Así pues, podemos definir un instinto diciendo que representa una disposición psicofísica heredada o innata que lleva a su poseedor a percibir objetos de una determinada clase y a prestar atención, a experimentar excitación emocional de una determinada calidad al percibir un determinado objeto y a actuar de una manera particular o, cuando menos, a experimentar un impulso al ejecutar tal acción.

No obstante, la moda intelectual favorecida por los trabajos de Darwin y McDougall fue perdiendo fuerza poco a poco, y la referencia a los instintos desapareció progresivamente de los planteamientos psicosociológicos. Ya entrado el siglo XX, Erich Fromm (1945/1995) expresaba su oposición a la doctrina de los instintos con estas palabras:

… al nacer [el ser humano] es el más desamparado de todos los animales. Su adaptación a la naturaleza se funda sobre todo en el proceso educativo y no en la determinación instintiva (…) El hombre nace desprovisto del aparato necesario para obrar adecuadamente, aparato que, en cambio, posee el animal. (…)  este mismo desamparo constituye la fuente de la que brota el desarrollo humano; la debilidad biológica del hombre es la condición de la cultura humana. (p. 50)

El acento puesto por Fromm en este fragmento nos indica la dirección seguida por muchos psicólogos sociales que rechazaron las explicaciones instintivas: se trata de la vía de la socialización y de la enculturación. En construccionismo social, en cierta forma, ha seguido esta senda ofreciendo una lectura sociohistóriamente contextualizada de los «instintos». Desde esta perspectiva, lo que denominamos un «instinto» es parte de un vocabulario culturalmente compartido con el que hacemos inteligible la realidad en la que vivimos.  El contenido de ese vocabulario y el significado de sus descriptores varía de un lugar a otro y de un período histórico al siguiente.  Kenneth Gergen (1997:32), lo expresa así a propósito de uno de los instintos más entrañables:

En la época moderna consideramos que el amor de una madre por sus hijos representa un aspecto fundamental de la naturaleza humana, así como que las emociones tienen una base genética. Si una madre no muestra amor por sus hijos (por ejemplo, si los abandona o los vende), nos parece inhumana. (Curiosamente, no consideramos tan «antinatural», por lo común, que un hombre abandone a su esposa e hijos.) No obstante, la historiadora francesa Elisabeth Bandinter sostiene que no siempre fue así. En Francia e Inglaterra, durante los siglos XVII y XVIII los niños vivían de forma marginal. Los escritos de la época ponen de relieve una generalizada antipatía hacia ellos, porque nacían en el pecado, significaban un fastidio insoportable y, en el mejor de los casos, sólo servían para jugar o para convertirse en el futuro en labradores.
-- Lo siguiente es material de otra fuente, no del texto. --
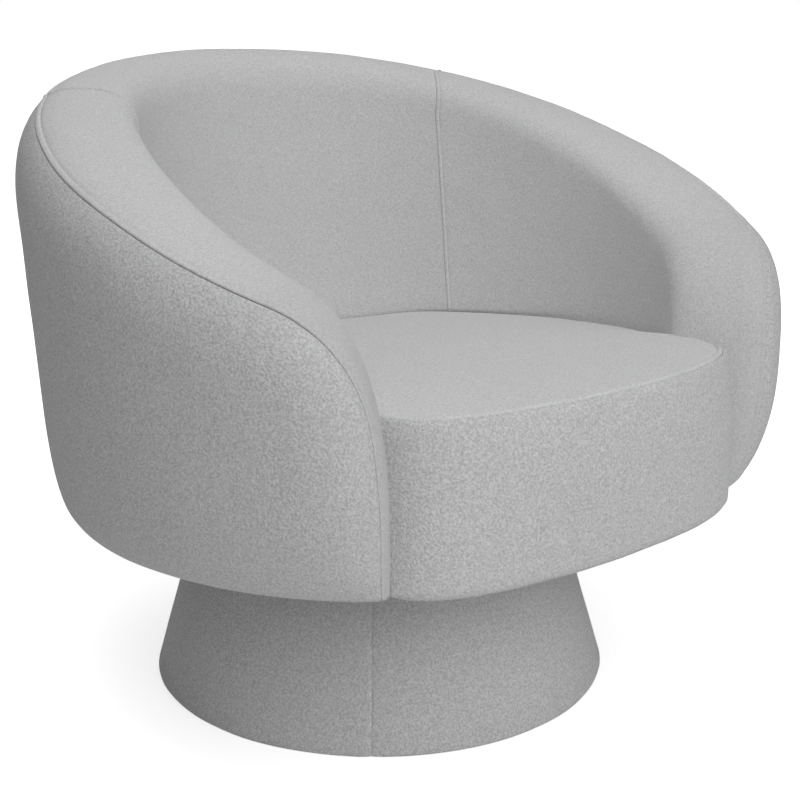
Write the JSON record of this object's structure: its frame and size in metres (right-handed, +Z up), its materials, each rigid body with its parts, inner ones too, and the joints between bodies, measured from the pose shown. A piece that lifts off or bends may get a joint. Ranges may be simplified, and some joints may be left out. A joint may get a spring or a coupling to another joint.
{
  "type": "swivel tub armchair",
  "caption": "Low upholstered tub armchair with a sloping rounded rim and a fixed padded seat, turning on a padded cone base.",
  "frame": {"origin": "on the floor at the swivel axis, at the middle of the base", "axes": "+Z up, the chair faces -Y, +X to the right of someone who looks at its front"},
  "size_m": [0.7898, 0.7356, 0.671],
  "materials": {
    "fabric": "light grey heathered woven upholstery",
    "foam": "open-cell polyurethane foam",
    "plywood": "bare birch plywood",
    "lining": "thin black non-woven dust cover",
    "steel": "zinc-plated sheet steel",
    "nylon": "black nylon"
  },
  "bodies": {
    "base": {"base_cover": "fabric", "base_padding": "foam", "base_wall": "plywood", "base_floor_board": "plywood", "base_top_board": "plywood", "base_rib_1": "plywood", "base_rib_2": "plywood", "base_rib_3": "plywood", "base_rib_4": "plywood", "base_dust_cover": "lining", "glide_1": "nylon", "glide_2": "nylon", "glide_3": "nylon", "glide_4": "nylon", "swivel_lower_plate": "steel", "base_bolt_1": "steel", "base_bolt_2": "steel", "base_bolt_3": "steel", "base_bolt_4": "steel"},
    "bearing": {"ball_cage": "steel"},
    "tub": {"swivel_upper_plate": "steel", "tub_bolt_1": "steel", "tub_bolt_2": "steel", "tub_bolt_3": "steel", "tub_bolt_4": "steel", "bottom_board": "plywood", "seat_deck": "plywood", "deck_block_1": "plywood", "deck_block_2": "plywood", "deck_block_3": "plywood", "deck_block_4": "plywood", "front_rail": "plywood", "tub_dust_cover": "lining", "upright_1": "plywood", "upright_2": "plywood", "upright_3": "plywood", "upright_4": "plywood", "upright_5": "plywood", "back_roll": "foam", "left_arm_roll": "foam", "right_arm_roll": "foam", "back_rail": "plywood", "left_arm_rail": "plywood", "right_arm_rail": "plywood", "outer_cover": "fabric", "outer_padding": "foam", "outer_panel": "plywood", "back_cover": "fabric", "back_pad": "foam", "back_inner_panel": "plywood", "left_arm_cover": "fabric", "left_arm_pad": "foam", "left_arm_inner_panel": "plywood", "right_arm_cover": "fabric", "right_arm_pad": "foam", "right_arm_inner_panel": "plywood", "seat_top_cover": "fabric", "seat_foam": "foam", "seat_front_cover": "fabric", "front_pad": "foam"}
  },
  "joints": [
    {"name": "seat_swivel", "type": "hinge", "parent": "base", "child": "tub", "pos_m": [0, 0, 0.2241], "axis": [0, 0, 1], "continuous": true},
    {"name": "bearing_spin", "type": "hinge", "parent": "base", "child": "bearing", "pos_m": [0, 0, 0.2191], "axis": [0, 0, 1], "continuous": true}
  ],
  "couplings": [
    {"joint": "bearing_spin", "follows": "seat_swivel", "ratio": 0.5}
  ]
}
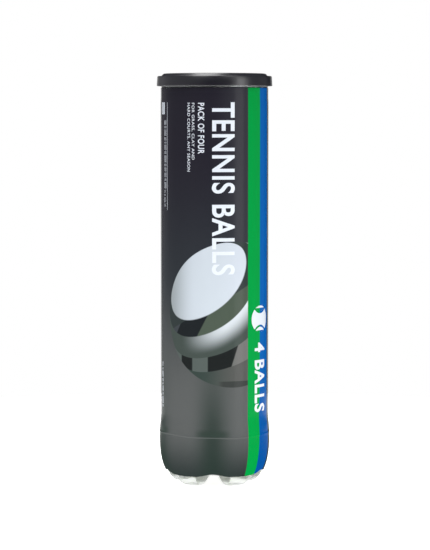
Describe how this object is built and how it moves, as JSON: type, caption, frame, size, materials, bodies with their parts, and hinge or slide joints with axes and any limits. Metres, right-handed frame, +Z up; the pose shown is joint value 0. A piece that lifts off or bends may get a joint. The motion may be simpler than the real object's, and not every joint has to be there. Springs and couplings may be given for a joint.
{
  "type": "tennis ball can",
  "caption": "Clear plastic can on five feet with a printed sleeve, a ring-pull metal end and a press-on overcap, holding a stack of felt-covered balls.",
  "frame": {"origin": "the centre of the circle that the five feet stand on, on the ground", "axes": "+Z up the can's axis to the overcap; -Y to the front of the printed sleeve"},
  "size_m": [0.0792, 0.0792, 0.2807],
  "materials": {
    "clear_plastic": "clear stretch-blown PET, glossy",
    "sleeve_film": "printed shrink film, near black going to smoky grey, semi-gloss",
    "metal_sheet": "bright lacquered sheet with fine rolling lines",
    "sealing_rubber": "matt water-based can sealing compound",
    "cap_plastic": "satin black polyethylene",
    "core_rubber": "matt dark rubber",
    "felt": "optic yellow woven felt with a raised nap",
    "seam_rubber": "matt off-white vulcanised rubber"
  },
  "bodies": {
    "can": {"can_body": "clear_plastic", "label_sleeve": "sleeve_film", "end_ring": "metal_sheet", "seam_compound": "sealing_rubber"},
    "tear_panel": {"tear_panel": "metal_sheet", "tab_tongue": "metal_sheet"},
    "pull_tab": {"pull_tab": "metal_sheet"},
    "overcap": {"overcap": "cap_plastic"},
    "ball_1": {"ball_1_core_lower": "core_rubber", "ball_1_core_upper": "core_rubber", "ball_1_felt_a": "felt", "ball_1_felt_b": "felt", "ball_1_seam": "seam_rubber"},
    "ball_2": {"ball_2_core_lower": "core_rubber", "ball_2_core_upper": "core_rubber", "ball_2_felt_a": "felt", "ball_2_felt_b": "felt", "ball_2_seam": "seam_rubber"},
    "ball_3": {"ball_3_core_lower": "core_rubber", "ball_3_core_upper": "core_rubber", "ball_3_felt_a": "felt", "ball_3_felt_b": "felt", "ball_3_seam": "seam_rubber"},
    "ball_4": {"ball_4_core_lower": "core_rubber", "ball_4_core_upper": "core_rubber", "ball_4_felt_a": "felt", "ball_4_felt_b": "felt", "ball_4_seam": "seam_rubber"}
  },
  "joints": [
    {"name": "tear_panel_lift", "type": "slide", "parent": "can", "child": "tear_panel", "axis": [0, 0, 1], "range_m": [0, 0.365]},
    {"name": "overcap_lift", "type": "slide", "parent": "tear_panel", "child": "overcap", "axis": [0, 0, 1], "range_m": [0, 0.06]},
    {"name": "tab_lift", "type": "hinge", "parent": "tear_panel", "child": "pull_tab", "pos_m": [0, -0.0297, 0.2719], "axis": [1, 0, 0], "range_deg": [0, 80]},
    {"name": "ball_1_lift", "type": "slide", "parent": "can", "child": "ball_1", "axis": [0, 0, 1], "range_m": [0, 0.285]},
    {"name": "ball_2_lift", "type": "slide", "parent": "can", "child": "ball_2", "axis": [0, 0, 1], "range_m": [0, 0.305]},
    {"name": "ball_3_lift", "type": "slide", "parent": "can", "child": "ball_3", "axis": [0, 0, 1], "range_m": [0, 0.325]},
    {"name": "ball_4_lift", "type": "slide", "parent": "can", "child": "ball_4", "axis": [0, 0, 1], "range_m": [0, 0.345]}
  ],
  "couplings": [
    {"joint": "tab_lift", "follows": "overcap_lift", "rad_per_m": 23},
    {"joint": "ball_1_lift", "follows": "tear_panel_lift", "ratio": 0.78},
    {"joint": "ball_2_lift", "follows": "tear_panel_lift", "ratio": 0.835},
    {"joint": "ball_3_lift", "follows": "tear_panel_lift", "ratio": 0.89},
    {"joint": "ball_4_lift", "follows": "tear_panel_lift", "ratio": 0.945}
  ]
}
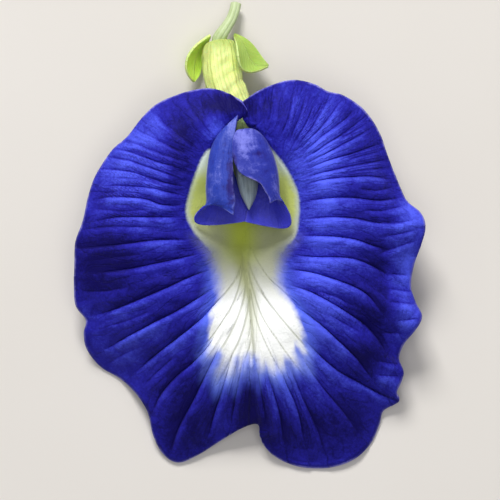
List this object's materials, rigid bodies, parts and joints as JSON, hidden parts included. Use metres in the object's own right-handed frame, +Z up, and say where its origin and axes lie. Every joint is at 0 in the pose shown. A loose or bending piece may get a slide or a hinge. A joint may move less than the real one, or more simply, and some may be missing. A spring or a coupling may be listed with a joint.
{
  "type": "butterfly pea flower",
  "caption": "Butterfly pea blossom lying face up: a broad ruffled blue banner petal, folded wing hoods over a small keel, in a green calyx with leafy bracteoles and a short cut stalk.",
  "frame": {"origin": "middle of the bottom of the box round the flower, on the surface that it lies on", "axes": "+Z up from the surface and out of the flower's face, +Y from the banner's notch towards the calyx and the stalk, +X to the right as the face is seen"},
  "size_m": [0.045, 0.0604, 0.0135],
  "materials": {
    "banner": "velvety deep blue petal with a white and yellow-green throat",
    "wing": "velvety lighter blue petal with lilac edges",
    "keel": "soft matt grey-green petal",
    "stamen": "soft matt cream",
    "pistil": "soft matt green",
    "sepal": "matt yellow-green with fine veins",
    "bracteole": "matt leaf green",
    "stem": "matt green with fine ridges"
  },
  "bodies": {
    "root": {"pedicel": "stem", "calyx": "sepal", "bracteole_right": "bracteole", "bracteole_left": "bracteole", "banner": "banner", "wing_left": "wing", "wing_right": "wing", "keel_left": "keel", "keel_right": "keel", "stamen_tube": "stamen", "free_stamen": "stamen", "pistil": "pistil"}
  },
  "joints": []
}
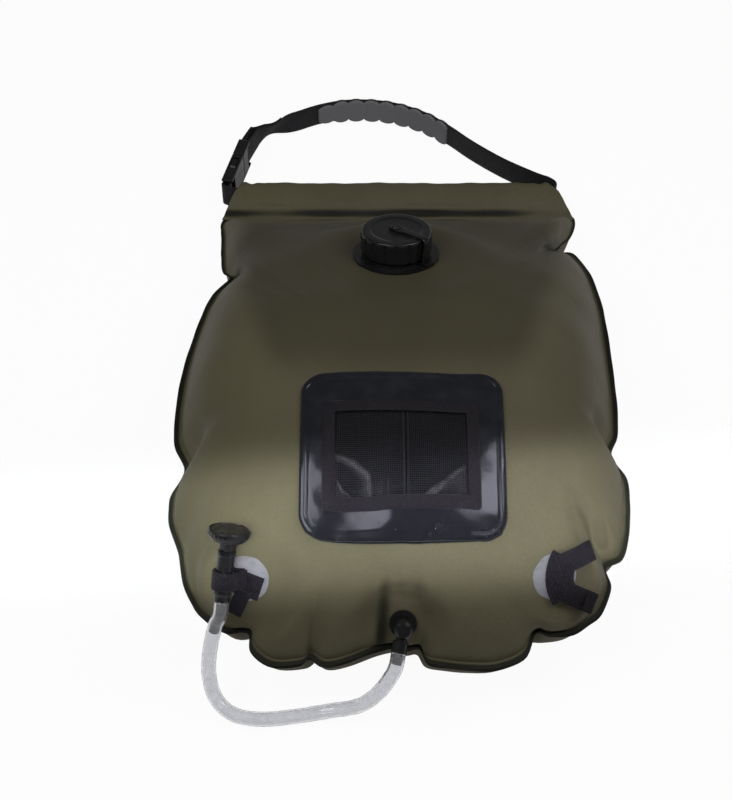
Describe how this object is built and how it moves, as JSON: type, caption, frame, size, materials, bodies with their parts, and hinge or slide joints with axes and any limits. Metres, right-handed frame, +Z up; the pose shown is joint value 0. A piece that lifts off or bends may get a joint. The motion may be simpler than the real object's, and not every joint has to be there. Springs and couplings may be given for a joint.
{
  "type": "camp shower bag",
  "caption": "Soft camp shower bag lying filled, with a screw filler cap, front net pocket, carry handle with buckle, clear hose and pull-open spray head.",
  "frame": {"origin": "centre of the flat area of the back panel that the filled bag lies on", "axes": "+X across the bag to the right seen from the foot, +Y from the foot with the outlet to the head with the handle, +Z up out of the front panel"},
  "size_m": [0.3604, 0.6899, 0.1539],
  "materials": {
    "olive_fabric": "coated woven fabric, satin",
    "black_webbing": "woven webbing, matte",
    "black_plastic": "moulded, satin",
    "grip_rubber": "moulded, matte",
    "gloss_film": "glossy vinyl film",
    "net": "knitted net, matte",
    "lilac_vinyl": "vinyl patch, satin",
    "seal_rubber": "moulded, matte",
    "clear_hose": "clear soft tube",
    "rod_metal": "drawn tube"
  },
  "bodies": {
    "bag": {"front_panel": "olive_fabric", "back_panel": "olive_fabric", "rod_sleeve": "olive_fabric", "support_rod": "rod_metal", "sleeve_webbing": "black_webbing", "filler_neck": "black_plastic", "tether_ring": "black_plastic", "tether_strap": "black_plastic", "pocket_back": "gloss_film", "pocket_frame": "gloss_film", "pocket_border": "black_webbing", "pocket_net_left": "net", "pocket_net_right": "net", "strap_disc_left": "lilac_vinyl", "strap_disc_right": "lilac_vinyl", "right_strap_base": "black_webbing", "left_strap_base": "black_webbing", "left_strap_wrap": "black_webbing", "outlet_flange": "black_plastic", "outlet_nut": "black_plastic", "outlet_washer": "seal_rubber", "outlet_elbow": "black_plastic", "hose": "clear_hose", "valve_barrel": "black_plastic"},
    "handle": {"handle_webbing": "black_webbing", "handle_grip": "grip_rubber", "buckle_webbing": "black_webbing", "buckle_socket": "black_plastic", "buckle_plug": "black_plastic"},
    "upper_prong": {"buckle_prong_upper": "black_plastic"},
    "lower_prong": {"buckle_prong_lower": "black_plastic"},
    "tether_hub": {"tether_button": "black_plastic"},
    "cap": {"filler_cap": "black_plastic", "cap_seal": "seal_rubber"},
    "shower_head": {"spray_head": "black_plastic", "spray_plate": "black_plastic", "valve_stem": "black_plastic", "stem_seal": "seal_rubber"},
    "right_upper_arm": {"right_strap_upper_arm": "black_webbing"},
    "right_lower_arm": {"right_strap_lower_arm": "black_webbing"},
    "left_tail": {"left_strap_tail": "black_webbing"}
  },
  "joints": [
    {"name": "handle_swing", "type": "hinge", "parent": "bag", "child": "handle", "pos_m": [0, 0.2865, 0.0165], "axis": [1, 0, 0], "range_deg": [0, 75]},
    {"name": "prong_upper_press", "type": "hinge", "parent": "handle", "child": "upper_prong", "pos_m": [-0.14867, 0.32884, 0.0245], "axis": [0.9724, -0.2334, 0], "range_deg": [0, 7], "stiffness_Nm_per_rad": 0.8},
    {"name": "prong_lower_press", "type": "hinge", "parent": "handle", "child": "lower_prong", "pos_m": [-0.14867, 0.32884, 0.0085], "axis": [-0.9724, 0.2334, 0], "range_deg": [0, 7], "stiffness_Nm_per_rad": 0.8},
    {"name": "cap_lift", "type": "slide", "parent": "bag", "child": "tether_hub", "axis": [0, 0.2924, 0.9563], "range_m": [0, 0.045], "deforming": ["tether_strap"]},
    {"name": "cap_turn", "type": "hinge", "parent": "tether_hub", "child": "cap", "pos_m": [0, 0.103, 0.12304], "axis": [0, 0.2924, 0.9563], "range_deg": [0, 540]},
    {"name": "head_pull", "type": "slide", "parent": "bag", "child": "shower_head", "axis": [0.1182, 0.6079, 0.7852], "range_m": [0, 0.006]},
    {"name": "right_upper_arm_lift", "type": "hinge", "parent": "bag", "child": "right_upper_arm", "pos_m": [0.11391, -0.19888, 0.09926], "axis": [0.357, -0.5857, -0.7276], "range_deg": [0, 70]},
    {"name": "right_lower_arm_lift", "type": "hinge", "parent": "bag", "child": "right_lower_arm", "pos_m": [0.11391, -0.21035, 0.0881], "axis": [-0.5051, -0.7198, -0.4762], "range_deg": [0, 70]},
    {"name": "left_tail_lift", "type": "hinge", "parent": "bag", "child": "left_tail", "pos_m": [-0.11293, -0.20677, 0.08994], "axis": [-0.8917, 0.3907, 0.2287], "range_deg": [0, 20]}
  ]
}
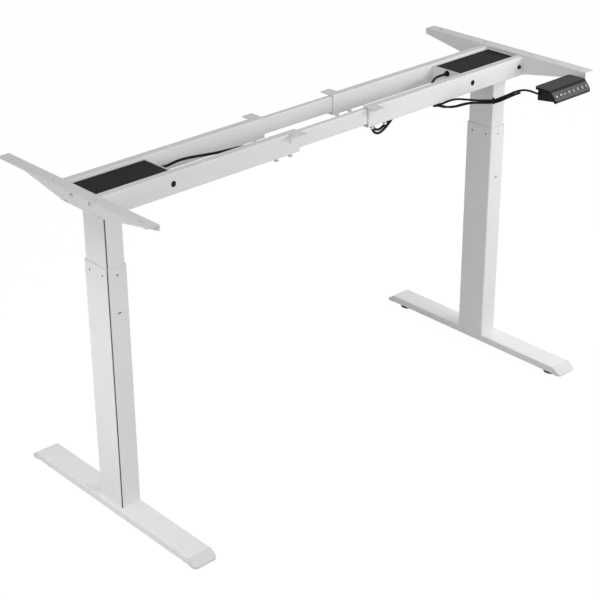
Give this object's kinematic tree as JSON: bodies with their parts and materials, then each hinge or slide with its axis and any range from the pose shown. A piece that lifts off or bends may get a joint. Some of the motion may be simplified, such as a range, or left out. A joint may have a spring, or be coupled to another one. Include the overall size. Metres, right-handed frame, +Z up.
{
  "type": "standing desk frame",
  "caption": "Height-adjustable desk frame: telescoping beam with end brackets on motorised telescoping legs with T feet and a wired handset.",
  "frame": {"origin": "centre of the box's underside, on the floor, midway between the legs and the feet's tips", "axes": "+X along the beam to the right leg, -Y to the front where the handset is, +Z up"},
  "size_m": [1.328, 0.6, 0.783],
  "materials": {
    "white_paint": "smooth semi-gloss white powder coat",
    "black_sheet": "satin black powder coat",
    "cast_alloy": "bare die-cast alloy",
    "motor_can": "drawn steel can",
    "bare_steel": "bare turned steel",
    "zinc_screw": "zinc-plated steel",
    "white_plastic": "fine matt white moulding",
    "natural_plastic": "natural low-friction plastic",
    "black_plastic": "fine matt black moulding",
    "black_rubber": "matt black rubber",
    "panel_gloss": "satin dark grey panel",
    "cord_jacket": "smooth black cable jacket"
  },
  "bodies": {
    "centre_beam": {"front_centre_rail": "white_paint", "rear_centre_rail": "white_paint", "motor_lead": "cord_jacket", "link_cable": "cord_jacket", "cable_coupler": "black_plastic"},
    "left_end": {"left_front_rail": "white_paint", "left_rear_rail": "white_paint", "left_motor_tray": "white_paint", "left_motor_cover": "black_sheet", "left_gearbox": "cast_alloy", "left_motor": "motor_can", "left_bracket": "white_paint", "left_screws": "zinc_screw", "left_rail_plugs": "black_rubber", "left_cable_boot": "black_rubber", "left_inner_tube": "white_paint"},
    "left_leg": {"left_outer_tube": "white_paint", "left_glide_insert": "white_plastic", "left_nut_pipe": "bare_steel", "left_spindle_nut": "natural_plastic", "left_foot": "white_paint", "left_foot_caps": "white_plastic", "left_foot_screws": "zinc_screw"},
    "left_screw_drive": {"left_spindle": "bare_steel"},
    "left_front_foot_pad": {"left_front_leveller": "black_plastic"},
    "left_rear_foot_pad": {"left_rear_leveller": "black_plastic"},
    "right_end": {"right_front_rail": "white_paint", "right_rear_rail": "white_paint", "right_motor_tray": "white_paint", "right_motor_cover": "black_sheet", "right_gearbox": "cast_alloy", "right_motor": "motor_can", "right_bracket": "white_paint", "right_screws": "zinc_screw", "right_rail_plugs": "black_rubber", "right_cable_boot": "black_rubber", "right_inner_tube": "white_paint", "control_unit": "black_plastic", "handset_case": "black_plastic", "handset_panel": "panel_gloss", "handset_cord": "cord_jacket", "cord_tie": "black_plastic", "handset_grommet": "black_rubber"},
    "right_leg": {"right_outer_tube": "white_paint", "right_glide_insert": "white_plastic", "right_nut_pipe": "bare_steel", "right_spindle_nut": "natural_plastic", "right_foot": "white_paint", "right_foot_caps": "white_plastic", "right_foot_screws": "zinc_screw"},
    "right_screw_drive": {"right_spindle": "bare_steel"},
    "right_front_foot_pad": {"right_front_leveller": "black_plastic"},
    "right_rear_foot_pad": {"right_rear_leveller": "black_plastic"},
    "up_key": {"up_key": "panel_gloss"},
    "down_key": {"down_key": "panel_gloss"},
    "memory_key": {"memory_key": "panel_gloss"},
    "preset_key_1": {"preset_key_1": "panel_gloss"},
    "preset_key_2": {"preset_key_2": "panel_gloss"},
    "preset_key_3": {"preset_key_3": "panel_gloss"},
    "preset_key_4": {"preset_key_4": "panel_gloss"}
  },
  "joints": [
    {"name": "left_width", "type": "slide", "parent": "left_end", "child": "centre_beam", "axis": [1, 0, 0], "range_m": [-0.1, 0.13], "deforming": ["motor_lead"]},
    {"name": "right_width", "type": "slide", "parent": "centre_beam", "child": "right_end", "axis": [1, 0, 0], "range_m": [-0.1, 0.13], "deforming": ["link_cable"]},
    {"name": "left_lift", "type": "slide", "parent": "left_leg", "child": "left_end", "axis": [0, 0, 1], "range_m": [-0.095, 0.355]},
    {"name": "right_lift", "type": "slide", "parent": "right_end", "child": "right_leg", "axis": [0, 0, -1], "range_m": [-0.095, 0.355]},
    {"name": "left_spindle_turn", "type": "hinge", "parent": "left_end", "child": "left_screw_drive", "pos_m": [-0.586, 0, 0.7], "axis": [0, 0, 1], "range_deg": [-4320, 16200]},
    {"name": "right_spindle_turn", "type": "hinge", "parent": "right_end", "child": "right_screw_drive", "pos_m": [0.586, 0, 0.7], "axis": [0, 0, 1], "range_deg": [-4320, 16200]},
    {"name": "left_front_level", "type": "slide", "parent": "left_leg", "child": "left_front_foot_pad", "axis": [0, 0, -1], "range_m": [-0.006, 0.005]},
    {"name": "left_rear_level", "type": "slide", "parent": "left_leg", "child": "left_rear_foot_pad", "axis": [0, 0, -1], "range_m": [-0.006, 0.005]},
    {"name": "right_front_level", "type": "slide", "parent": "right_leg", "child": "right_front_foot_pad", "axis": [0, 0, -1], "range_m": [-0.006, 0.005]},
    {"name": "right_rear_level", "type": "slide", "parent": "right_leg", "child": "right_rear_foot_pad", "axis": [0, 0, -1], "range_m": [-0.006, 0.005]},
    {"name": "up_key_press", "type": "slide", "parent": "right_end", "child": "up_key", "axis": [0, 0.7593, -0.6508], "range_m": [0, 0.0005], "stiffness_N_per_m": 900, "springref_m": -0.0012},
    {"name": "down_key_press", "type": "slide", "parent": "right_end", "child": "down_key", "axis": [0, 0.7593, -0.6508], "range_m": [0, 0.0005], "stiffness_N_per_m": 900, "springref_m": -0.0012},
    {"name": "memory_key_press", "type": "slide", "parent": "right_end", "child": "memory_key", "axis": [0, 0.7593, -0.6508], "range_m": [0, 0.0005], "stiffness_N_per_m": 900, "springref_m": -0.0012},
    {"name": "preset_key_1_press", "type": "slide", "parent": "right_end", "child": "preset_key_1", "axis": [0, 0.7593, -0.6508], "range_m": [0, 0.0005], "stiffness_N_per_m": 900, "springref_m": -0.0012},
    {"name": "preset_key_2_press", "type": "slide", "parent": "right_end", "child": "preset_key_2", "axis": [0, 0.7593, -0.6508], "range_m": [0, 0.0005], "stiffness_N_per_m": 900, "springref_m": -0.0012},
    {"name": "preset_key_3_press", "type": "slide", "parent": "right_end", "child": "preset_key_3", "axis": [0, 0.7593, -0.6508], "range_m": [0, 0.0005], "stiffness_N_per_m": 900, "springref_m": -0.0012},
    {"name": "preset_key_4_press", "type": "slide", "parent": "right_end", "child": "preset_key_4", "axis": [0, 0.7593, -0.6508], "range_m": [0, 0.0005], "stiffness_N_per_m": 900, "springref_m": -0.0012}
  ],
  "couplings": [
    {"joint": "right_lift", "follows": "left_lift", "ratio": 1},
    {"joint": "left_spindle_turn", "follows": "left_lift", "rad_per_m": 785.4},
    {"joint": "right_spindle_turn", "follows": "left_lift", "rad_per_m": 785.4}
  ]
}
Entre los pobres, que no practicaban el aborto no tenían fácil acceso al control de la natalidad, abandonar a un hijo era una costumbre difundida. A todas luces el concepto de ‘instinto maternal’ habría parecido extraño en estas sociedades.

Así pues, cada vez que alguien busca en los «instintos» una explicación a la violencia colectiva nos recuerda que la agresividad instintiva, junto con el «instinto maternal», sobrevive aún como concepto con sentido en la cultura popular. Forman parte aún (y de manera muy activa) del sentido común.  Razón por la cual es tan difícil desmantelarlos una vez alguien los ha vuelto relevantes. Por esta vía, termina ocurriendo con ellos lo que un conocido mío decía sobre los horóscopos: «No creo en ellos, pero siempre los leo porque son un excelente tema de conversación». Queda por ver si, aparte de tener esta función, los instintos pueden aportar algo de provecho a la psicología colectiva y, más aún, a los procesos de cambio social.  En este último sentido tengo que confesar mi pesimismo.  Que las referencias a los «instintos» sean hoy parte del folclore, no les resta sus perniciosos efectos deslegitimadores.

Referencias:

Fromm, Erich (1947/1995). El miedo a la libertad. Barcelona: Paidós.

Gergen, Kenneth (1997). El yo saturado. Barcelona: Paidós.